Connor Hawkins

No. 96 – Ohio State Buckeyes
- Position: Placekicker
- Class: Redshirt Sophomore

Personal information
- Listed height: 6 ft 1 in (1.85 m)
- Listed weight: 200 lb (91 kg)

Career information
- High school: Liberty Hill (Liberty Hill, Texas)
- College: Baylor (2024–2025); Ohio State (2026–present);
- Stats at ESPN

= Connor Hawkins =

American football player

Connor Hawkins is an American football kicker for the Ohio State Buckeyes. He previously played for the Baylor Bears.

==Early life==
Hawkins attended Liberty Hill High School in Williamson County, Texas, and committed to play college football for the Baylor Bears.

==College career==
=== Baylor ===
As a freshman in 2024, Hawkins was the Bears backup kicker and attempted one field goal, which he missed.
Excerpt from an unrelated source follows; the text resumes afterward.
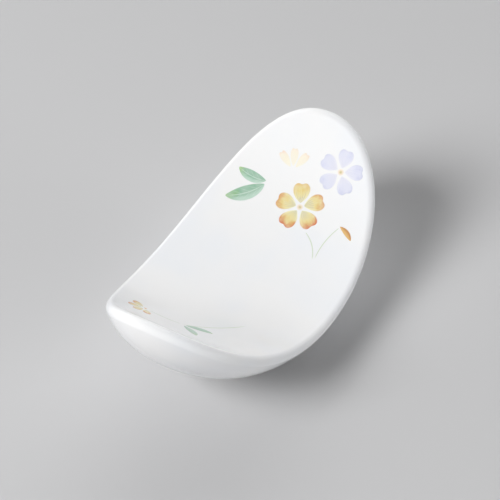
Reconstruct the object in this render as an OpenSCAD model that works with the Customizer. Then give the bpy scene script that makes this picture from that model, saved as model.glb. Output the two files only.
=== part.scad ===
// Porcelain chopstick rest: an oval plate with a round rim and a hull-shaped belly,
// curled up at both tips and standing on a low oval foot. A clear glaze covers all but
// the foot's ring, and a spray of blossoms is printed in enamel near each tip.
//
// The plate is described flat, as a place [along, across] with a height above its middle
// surface, and curl() then bends every point up along the length. +X points to the tip
// with the large spray, +Z is up, and the foot stands on z = 0.

/* [Plate] */
// Length of the plate along its curl, tip to tip
plate_l = 62.4; // [57:0.2:69]
// Width of the plate across its middle
plate_w = 30; // [27:0.2:33]
// Thickness of the round rim
rim_t = 1.9; // [1.5:0.1:2.6]
// Thickness through the middle, hollow to belly
middle_t = 6.8; // [5.8:0.1:8.5]
// Power of the belly's curve, where 2 is a parabola and more is fuller
belly_power = 3.8; // [2:0.1:5]
// How far the long sides rise above the middle line
dish_h = 0.8; // [0:0.1:1.4]
// Power of the oval outline, where 2 is an ellipse
outline_power = 2.13; // [2:0.01:2.4]

/* [Curl] */
// Slope at the tip with the large spray, in degrees
far_tip_angle = 62.5; // [54:0.5:68]
// Slope at the tip with the small spray, in degrees
near_tip_angle = 57.5; // [50:0.5:62]
// Share of the curl that eases off towards the tips
curl_ease_share = 0.06; // [0:0.01:0.25]

/* [Foot] */
// Length of the foot's oval ring
foot_l = 20; // [17:0.5:22]
// Width of the foot's oval ring
foot_w = 11; // [9.5:0.5:13]
// Width of the bare ring that touches the table
foot_land = 1.6; // [1.2:0.1:2]
// How far the ring stands out below the belly
foot_h = 0.6; // [0.4:0.1:1]
// How far the ring's outer wall spreads towards the belly
foot_flare = 0.8; // [0.5:0.1:1.2]
// Depth of the recess inside the ring
recess_h = 0.8; // [0.5:0.1:1.2]
// How far the recess wall leans in
recess_lean_w = 0.4; // [0.2:0.1:0.6]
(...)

In week 6 of the 2025 season, he hit the game-winning 53-yard field goal versus Kansas State. Hawkins finished the 2025 season, converting on all 37 of his extra points, while going 18 for 22 on field goal attempts. After the conclusion of the season, he entered the NCAA transfer portal.

=== Ohio State ===
Hawkins transferred to play for the Ohio State Buckeyes. He entered the 2026 season as the Buckeyes starting kicker.